Tuesday, November 8, 2011

Marketing Mistake #3 – Not knowing the life time value of your client



Picture this:

Mr. X and Mr. Y both run local carpet cleaning businesses. Both ran a direct mail campaign to their local neighborhood. Both received a 1% response out of 100 letters mailed. Thus they received 1 client out of their campaign. 

The cost? A grand total of R300 to send out the letters. The client they got through their efforts spent R299 on each of their services respectively. 
Here’s the big question: Did they make or lose money? On the face of it, the campaign flopped (sort of like the first pancake I ever made – that thing looked liked potato mash sown together with the pan). But my point is this:

Mr. X thought, because his marketing efforts did not make any money initially, he would yank the life cord out of the heart of the campaign. 

Mr. Y was smarter. Instead he knew that for every client he spent a measly rand for – he would accrue R2500 in back end services. In others words, those clients would return to him, year on year to get their carpets cleaned.
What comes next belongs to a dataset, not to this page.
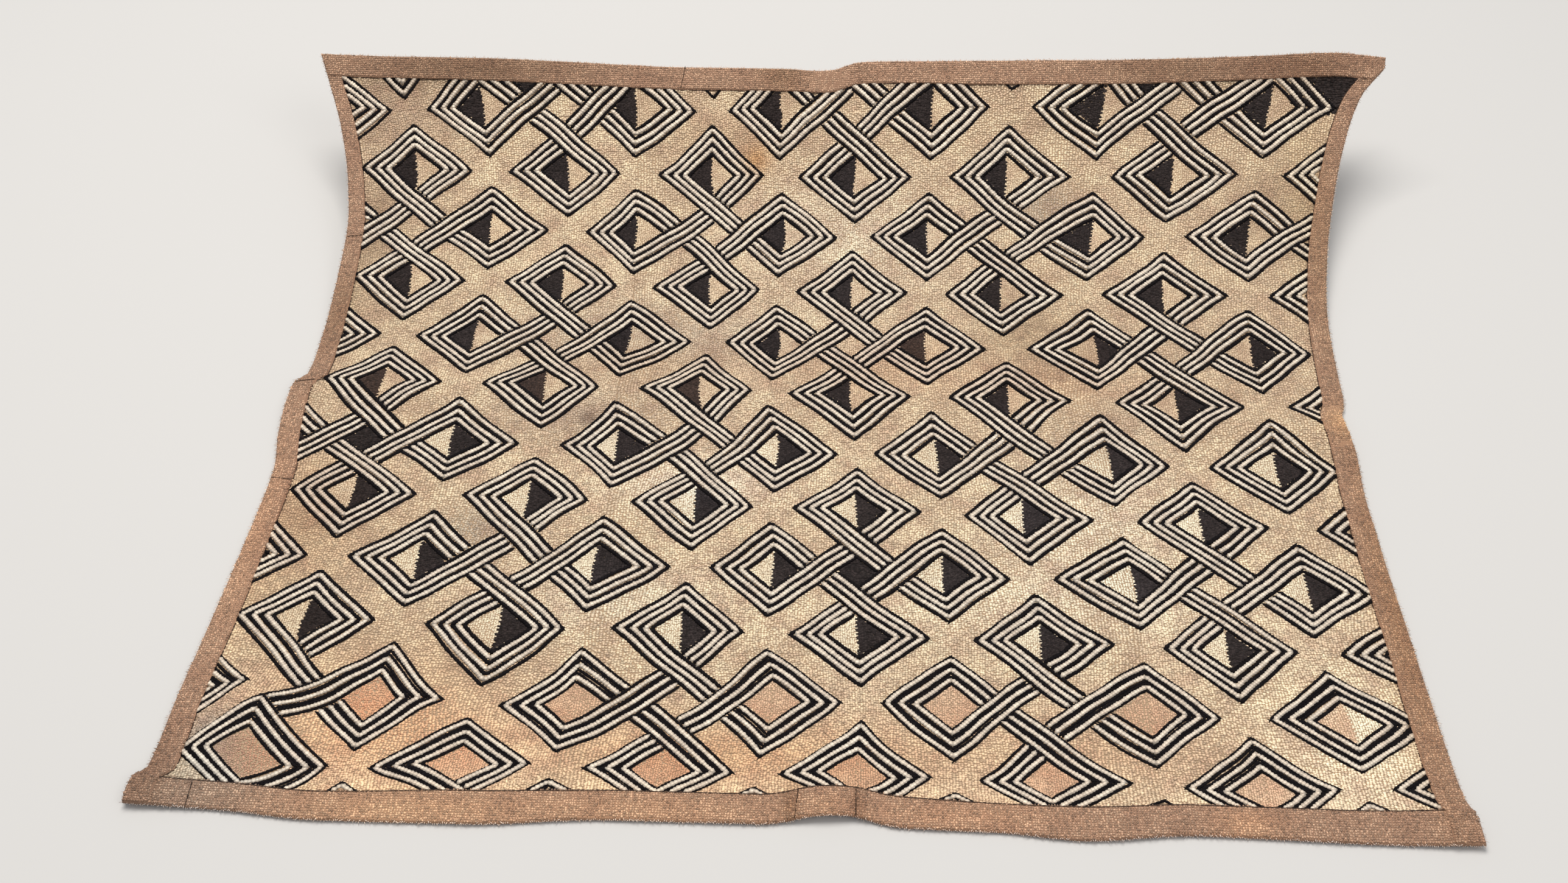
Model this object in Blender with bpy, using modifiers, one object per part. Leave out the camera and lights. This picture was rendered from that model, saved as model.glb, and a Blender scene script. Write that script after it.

No, Mr. Y was even smarter than THAT. He knows every one of his clients will refer at least one of their friends, family or co-workers to him. And he knows that this will eventually create a chain link of referrals so that he will never ever have to lick, stamp and mail letters to get customers. 

Can Mr. Y get any smarter? You betcha. Mr. Y also knows if the recession hits he can turn on his client getting machine anytime he wants to and get R2500 over and over again. 

What happened to Mr. X?  He struggled to get business. He muddled along, trying to make ends meet. Eventually the rising fuel costs, employee unions and dozens of hidden costs squeezed him out of a business.

Even though this story is fictional, it makes one crucial point:
Know the marginal net worth/life time value of your clients. 

You might spend a R100 to get a R1000 sale or R10 000 to get a R100 000 sale – it doesn’t matter. If you know the cost of acquisition (CPA) in your business, the more control you will have over your marketing efforts. And the more empowered you will become to make intelligent marketing choices to fend off fly by night competitors.

You see, only by crunching the numbers will you have a bird’s eye view of what’s really going on in your operation. Know your cost per acquisition, know your average client life time value, know the amount of transactions your clients will do with you per year.


Knowing this will eliminate the #1 business killer:

Guessing!

Let me leave you with a quote from one of my favourite marketing mentors, Sir Gary Halbert – “you are not in the business of response, you’re in the business of arithmetic”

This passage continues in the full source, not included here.